Challenge → Give all of the lines again, with nothing added or dropped.

Given material →
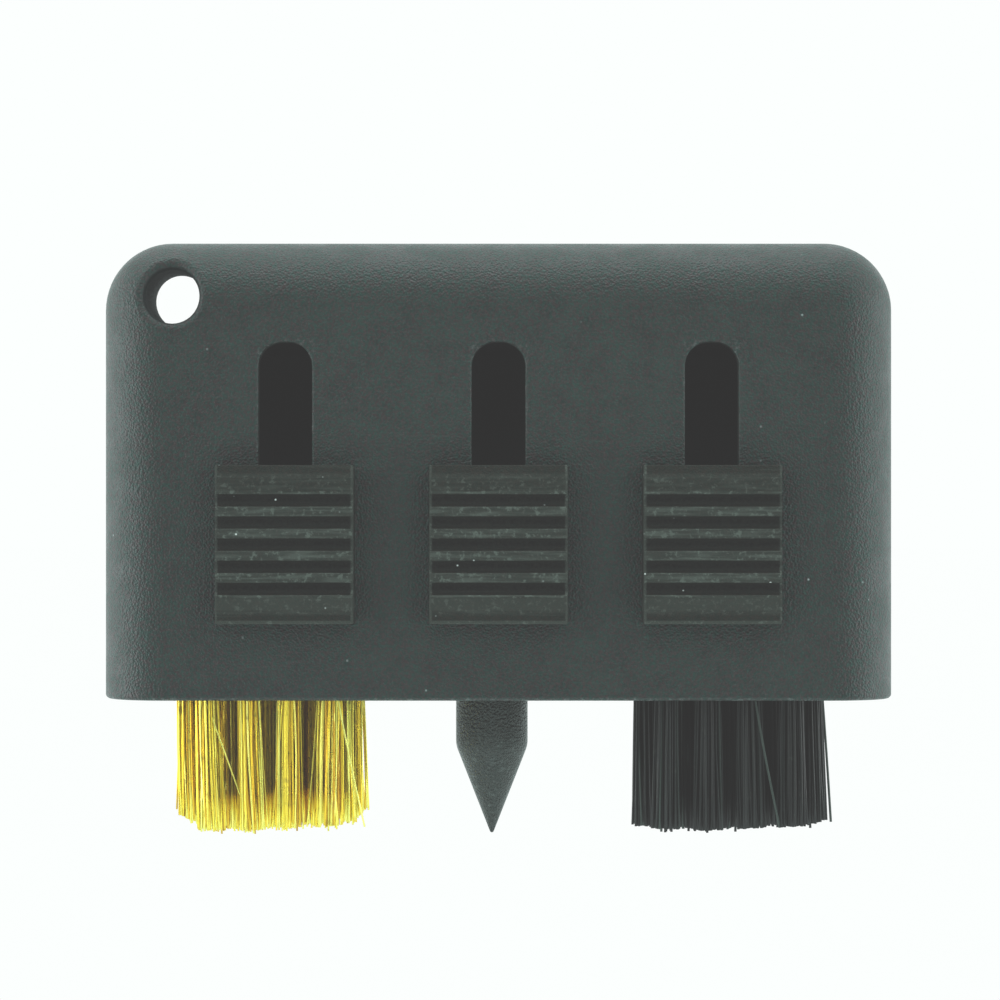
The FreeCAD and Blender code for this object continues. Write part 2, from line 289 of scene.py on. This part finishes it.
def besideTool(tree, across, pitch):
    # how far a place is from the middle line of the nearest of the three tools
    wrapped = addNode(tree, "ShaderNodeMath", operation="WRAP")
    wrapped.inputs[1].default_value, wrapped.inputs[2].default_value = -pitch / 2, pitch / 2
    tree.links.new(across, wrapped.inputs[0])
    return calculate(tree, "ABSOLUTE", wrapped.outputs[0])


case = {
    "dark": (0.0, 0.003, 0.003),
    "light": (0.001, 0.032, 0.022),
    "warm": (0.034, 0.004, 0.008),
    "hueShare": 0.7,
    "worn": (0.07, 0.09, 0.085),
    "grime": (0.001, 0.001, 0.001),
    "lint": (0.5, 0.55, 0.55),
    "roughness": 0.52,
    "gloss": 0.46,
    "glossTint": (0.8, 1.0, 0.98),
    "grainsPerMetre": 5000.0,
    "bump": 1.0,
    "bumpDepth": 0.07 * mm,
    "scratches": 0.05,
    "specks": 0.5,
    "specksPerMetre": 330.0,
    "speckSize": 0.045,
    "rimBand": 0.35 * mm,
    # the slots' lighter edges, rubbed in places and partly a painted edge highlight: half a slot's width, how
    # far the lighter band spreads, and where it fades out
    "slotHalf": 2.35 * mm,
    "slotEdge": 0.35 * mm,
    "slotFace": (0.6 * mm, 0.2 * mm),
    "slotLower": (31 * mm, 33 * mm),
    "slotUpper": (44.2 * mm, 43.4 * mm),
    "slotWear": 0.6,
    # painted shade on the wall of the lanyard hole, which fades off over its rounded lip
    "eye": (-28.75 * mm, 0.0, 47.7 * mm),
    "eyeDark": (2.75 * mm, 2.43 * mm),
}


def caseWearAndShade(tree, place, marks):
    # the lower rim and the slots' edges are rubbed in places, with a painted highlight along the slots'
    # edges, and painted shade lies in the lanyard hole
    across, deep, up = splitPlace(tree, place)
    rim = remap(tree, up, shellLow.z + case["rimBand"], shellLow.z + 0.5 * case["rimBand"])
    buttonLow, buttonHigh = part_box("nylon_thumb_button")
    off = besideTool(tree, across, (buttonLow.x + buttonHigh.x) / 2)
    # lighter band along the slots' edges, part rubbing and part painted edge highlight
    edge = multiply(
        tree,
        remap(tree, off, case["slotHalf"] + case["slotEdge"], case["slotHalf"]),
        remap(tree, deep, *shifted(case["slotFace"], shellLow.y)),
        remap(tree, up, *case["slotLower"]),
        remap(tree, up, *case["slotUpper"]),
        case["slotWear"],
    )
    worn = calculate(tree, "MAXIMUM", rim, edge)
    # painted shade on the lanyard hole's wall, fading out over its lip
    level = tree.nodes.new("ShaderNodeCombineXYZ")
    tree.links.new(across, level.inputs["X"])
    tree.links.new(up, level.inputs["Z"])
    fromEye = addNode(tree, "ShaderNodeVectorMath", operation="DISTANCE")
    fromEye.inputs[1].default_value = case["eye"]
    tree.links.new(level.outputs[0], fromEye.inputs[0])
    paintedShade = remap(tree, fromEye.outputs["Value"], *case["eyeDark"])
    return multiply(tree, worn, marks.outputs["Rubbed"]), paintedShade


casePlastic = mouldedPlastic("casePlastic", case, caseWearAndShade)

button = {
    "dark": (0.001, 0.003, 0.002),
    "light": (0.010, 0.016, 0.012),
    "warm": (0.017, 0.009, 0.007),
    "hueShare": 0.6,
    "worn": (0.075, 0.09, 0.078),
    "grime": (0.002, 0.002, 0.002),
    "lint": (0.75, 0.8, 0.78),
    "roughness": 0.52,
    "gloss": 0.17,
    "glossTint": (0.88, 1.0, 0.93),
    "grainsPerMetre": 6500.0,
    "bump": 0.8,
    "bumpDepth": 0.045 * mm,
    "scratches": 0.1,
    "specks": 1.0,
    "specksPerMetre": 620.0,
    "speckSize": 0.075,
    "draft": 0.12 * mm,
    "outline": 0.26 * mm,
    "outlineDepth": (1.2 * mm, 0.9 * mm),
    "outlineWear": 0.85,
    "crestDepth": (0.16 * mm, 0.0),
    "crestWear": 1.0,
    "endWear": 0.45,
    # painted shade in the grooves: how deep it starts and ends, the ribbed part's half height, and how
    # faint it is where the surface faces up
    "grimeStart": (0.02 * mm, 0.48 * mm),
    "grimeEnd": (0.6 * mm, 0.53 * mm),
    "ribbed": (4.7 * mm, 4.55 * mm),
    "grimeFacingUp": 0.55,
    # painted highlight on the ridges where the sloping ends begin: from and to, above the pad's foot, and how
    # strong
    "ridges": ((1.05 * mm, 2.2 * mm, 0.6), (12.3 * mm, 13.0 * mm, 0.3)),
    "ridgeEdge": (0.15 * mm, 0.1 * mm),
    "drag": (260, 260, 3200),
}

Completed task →
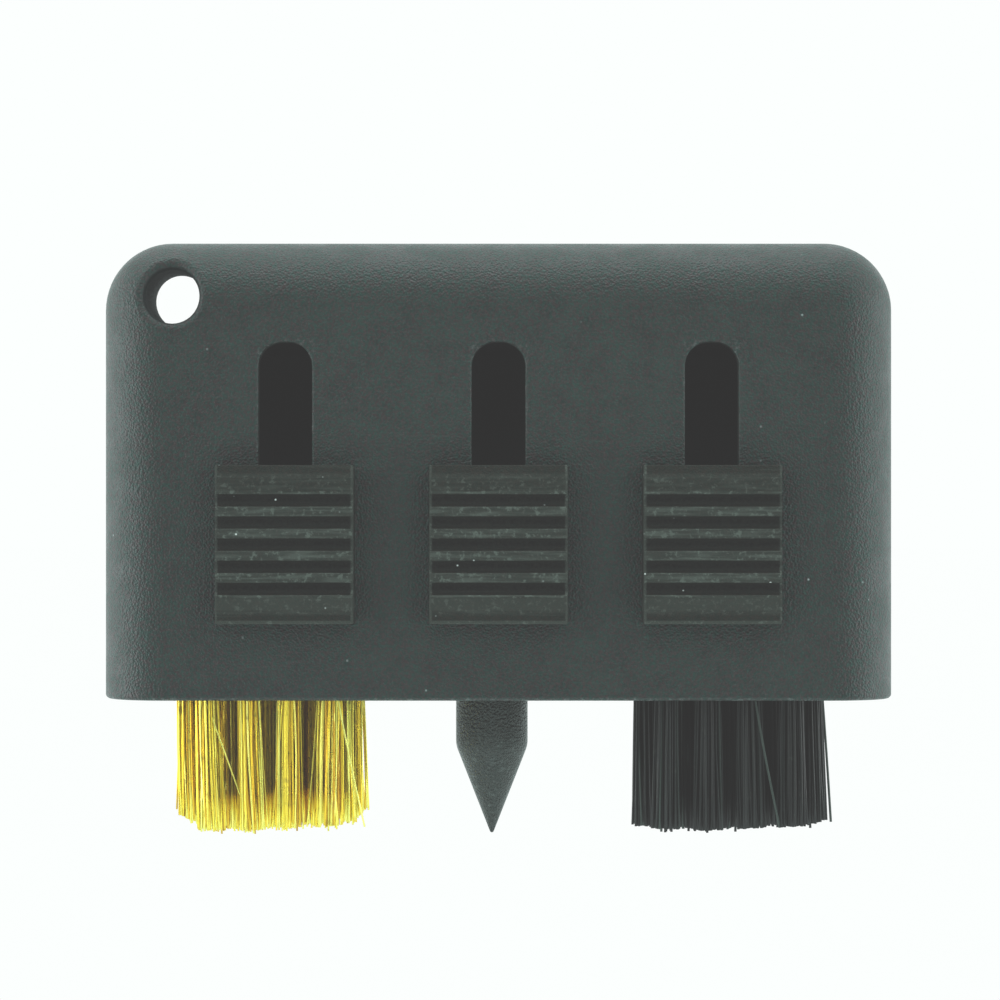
The FreeCAD and Blender code for this object continues. Write part 2, from line 289 of scene.py on. This part finishes it.
def besideTool(tree, across, pitch):
    # how far a place is from the middle line of the nearest of the three tools
    wrapped = addNode(tree, "ShaderNodeMath", operation="WRAP")
    wrapped.inputs[1].default_value, wrapped.inputs[2].default_value = -pitch / 2, pitch / 2
    tree.links.new(across, wrapped.inputs[0])
    return calculate(tree, "ABSOLUTE", wrapped.outputs[0])


case = {
    "dark": (0.0, 0.003, 0.003),
    "light": (0.001, 0.032, 0.022),
    "warm": (0.034, 0.004, 0.008),
    "hueShare": 0.7,
    "worn": (0.07, 0.09, 0.085),
    "grime": (0.001, 0.001, 0.001),
    "lint": (0.5, 0.55, 0.55),
    "roughness": 0.52,
    "gloss": 0.46,
    "glossTint": (0.8, 1.0, 0.98),
    "grainsPerMetre": 5000.0,
    "bump": 1.0,
    "bumpDepth": 0.07 * mm,
    "scratches": 0.05,
    "specks": 0.5,
    "specksPerMetre": 330.0,
    "speckSize": 0.045,
    "rimBand": 0.35 * mm,
    # the slots' lighter edges, rubbed in places and partly a painted edge highlight: half a slot's width, how
    # far the lighter band spreads, and where it fades out
    "slotHalf": 2.35 * mm,
    "slotEdge": 0.35 * mm,
    "slotFace": (0.6 * mm, 0.2 * mm),
    "slotLower": (31 * mm, 33 * mm),
    "slotUpper": (44.2 * mm, 43.4 * mm),
    "slotWear": 0.6,
    # painted shade on the wall of the lanyard hole, which fades off over its rounded lip
    "eye": (-28.75 * mm, 0.0, 47.7 * mm),
    "eyeDark": (2.75 * mm, 2.43 * mm),
}


def caseWearAndShade(tree, place, marks):
    # the lower rim and the slots' edges are rubbed in places, with a painted highlight along the slots'
    # edges, and painted shade lies in the lanyard hole
    across, deep, up = splitPlace(tree, place)
    rim = remap(tree, up, shellLow.z + case["rimBand"], shellLow.z + 0.5 * case["rimBand"])
    buttonLow, buttonHigh = part_box("nylon_thumb_button")
    off = besideTool(tree, across, (buttonLow.x + buttonHigh.x) / 2)
    # lighter band along the slots' edges, part rubbing and part painted edge highlight
    edge = multiply(
        tree,
        remap(tree, off, case["slotHalf"] + case["slotEdge"], case["slotHalf"]),
        remap(tree, deep, *shifted(case["slotFace"], shellLow.y)),
        remap(tree, up, *case["slotLower"]),
        remap(tree, up, *case["slotUpper"]),
        case["slotWear"],
    )
    worn = calculate(tree, "MAXIMUM", rim, edge)
    # painted shade on the lanyard hole's wall, fading out over its lip
    level = tree.nodes.new("ShaderNodeCombineXYZ")
    tree.links.new(across, level.inputs["X"])
    tree.links.new(up, level.inputs["Z"])
    fromEye = addNode(tree, "ShaderNodeVectorMath", operation="DISTANCE")
    fromEye.inputs[1].default_value = case["eye"]
    tree.links.new(level.outputs[0], fromEye.inputs[0])
    paintedShade = remap(tree, fromEye.outputs["Value"], *case["eyeDark"])
    return multiply(tree, worn, marks.outputs["Rubbed"]), paintedShade


casePlastic = mouldedPlastic("casePlastic", case, caseWearAndShade)

button = {
    "dark": (0.001, 0.003, 0.002),
    "light": (0.010, 0.016, 0.012),
    "warm": (0.017, 0.009, 0.007),
    "hueShare": 0.6,
    "worn": (0.075, 0.09, 0.078),
    "grime": (0.002, 0.002, 0.002),
    "lint": (0.75, 0.8, 0.78),
    "roughness": 0.52,
    "gloss": 0.17,
    "glossTint": (0.88, 1.0, 0.93),
    "grainsPerMetre": 6500.0,
    "bump": 0.8,
    "bumpDepth": 0.045 * mm,
    "scratches": 0.1,
    "specks": 1.0,
    "specksPerMetre": 620.0,
    "speckSize": 0.075,
    "draft": 0.12 * mm,
    "outline": 0.26 * mm,
    "outlineDepth": (1.2 * mm, 0.9 * mm),
    "outlineWear": 0.85,
    "crestDepth": (0.16 * mm, 0.0),
    "crestWear": 1.0,
    "endWear": 0.45,
    # painted shade in the grooves: how deep it starts and ends, the ribbed part's half height, and how
    # faint it is where the surface faces up
    "grimeStart": (0.02 * mm, 0.48 * mm),
    "grimeEnd": (0.6 * mm, 0.53 * mm),
    "ribbed": (4.7 * mm, 4.55 * mm),
    "grimeFacingUp": 0.55,
    # painted highlight on the ridges where the sloping ends begin: from and to, above the pad's foot, and how
    # strong
    "ridges": ((1.05 * mm, 2.2 * mm, 0.6), (12.3 * mm, 13.0 * mm, 0.3)),
    "ridgeEdge": (0.15 * mm, 0.1 * mm),
    "drag": (260, 260, 3200),
}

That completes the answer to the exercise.